Royal Bank (TSX:RY) and Canadian National Railway (TSX:CNR) are industry leaders and giants on the TSX. Investors with some cash to put to work in a self-directed RRSP or Tax-Free Savings Account (TFSA) are wondering if this is a good time to add these top Canadian stocks to their portfolios.
Royal Bank
Royal Bank is Canada’s largest company with a current market capitalization near $174 billion. The bank generated adjusted net income of $3.8 billion in fiscal Q2 2023. That’s not too shabby for three months of work, even though the profits are off about 13% from fiscal Q2 2022. Adjusted return on equity (ROE) came in at 14.9%. This is down from 18.6% in the same period last year but is still at a level that most global banks would love to achieve.
Profits took a hit due to a higher provision for credit losses (PCL). Royal Bank set aside $600 million for potential loan losses in the quarter compared to a PCL reversal of $342 million in the same quarter last year. It is important to note that while the PCL can reduce reported earnings, it isn’t a guaranteed loss. As the fiscal Q2 2022 report shows, customers that are in trouble don’t always default.
All of the big Canadian banks increased their PCL in the latest quarter as high interest rates and high inflation put more pressure on businesses and households. Investors could see the PCL amount continue to rise over the coming quarters, especially if the Bank of Canada and U.S. Federal Reserve continue to raise interest rates in their battle against persistent inflation.
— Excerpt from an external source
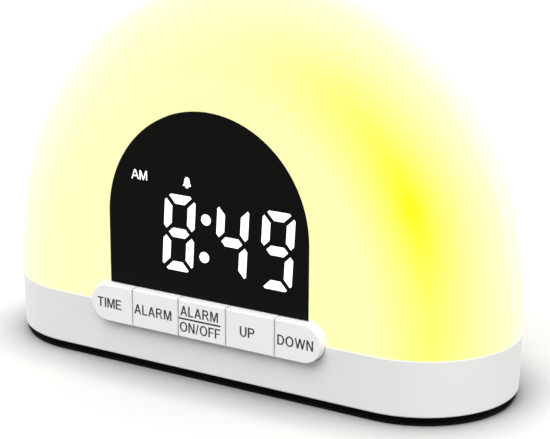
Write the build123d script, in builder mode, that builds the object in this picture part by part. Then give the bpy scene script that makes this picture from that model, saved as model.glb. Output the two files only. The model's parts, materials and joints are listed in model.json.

That being said, Royal Bank has adequate excess capital to ride out some turbulence and recent acquisition activity should help drive future revenue grow. Royal Bank purchased a wealth management business in the United Kingdom for $2.4 billion last year and is in the process of acquiring HSBC Canada for $13.5 billion.
The board just raised the quarterly dividend by about 2% to $1.35 per share. That’s good for a yield of 4.3% at the time of writing. The stock trades near $125 right now compared to just under $140 in February.
CN
CN operates rail lines that cross Canada from the Pacific to the Atlantic and run down through the United States to the Gulf Coast. The company plays an essential role in the smooth operation of the Canadian and American economies, moving everything from cars, coal, crude oil, and fertilizer to forestry products, grain and finished consumer goods.
CN has demonstrated over the past year that it has the power to pass rising costs through to its customers. This is an important fact to consider when evaluating stocks to buy during an era of high inflation. The railway posted record Q1 2023 revenue of $4.3 billion, up 16% from the same period last year.
Adjusted diluted earnings per share (EPS) rose 38% and free cash flow increased 4% to just under $600 million. Management upgraded its guidance for the year as a result of the strong Q1 performance.
The board raised the dividend by 8% in January and announced a share buyback plan that will see CN repurchase up to 32 million shares, or about 4.8% of the common stock float over a 12-month period.
CN stock trades near $156 per share at the time of writing compared to the 12-month high around $175. Investors can get a dividend yield of 2% right now.
Is one a better buy?
Investors who are more focused on passive income might want to make Royal Bank the first pick today for the higher yield. Royal Bank and CN both deserve to be anchor picks in a portfolio targeting total returns.
Near-term volatility should be expected, but buying these stocks on dips has historically proven to be a profitable decision for long-term investors.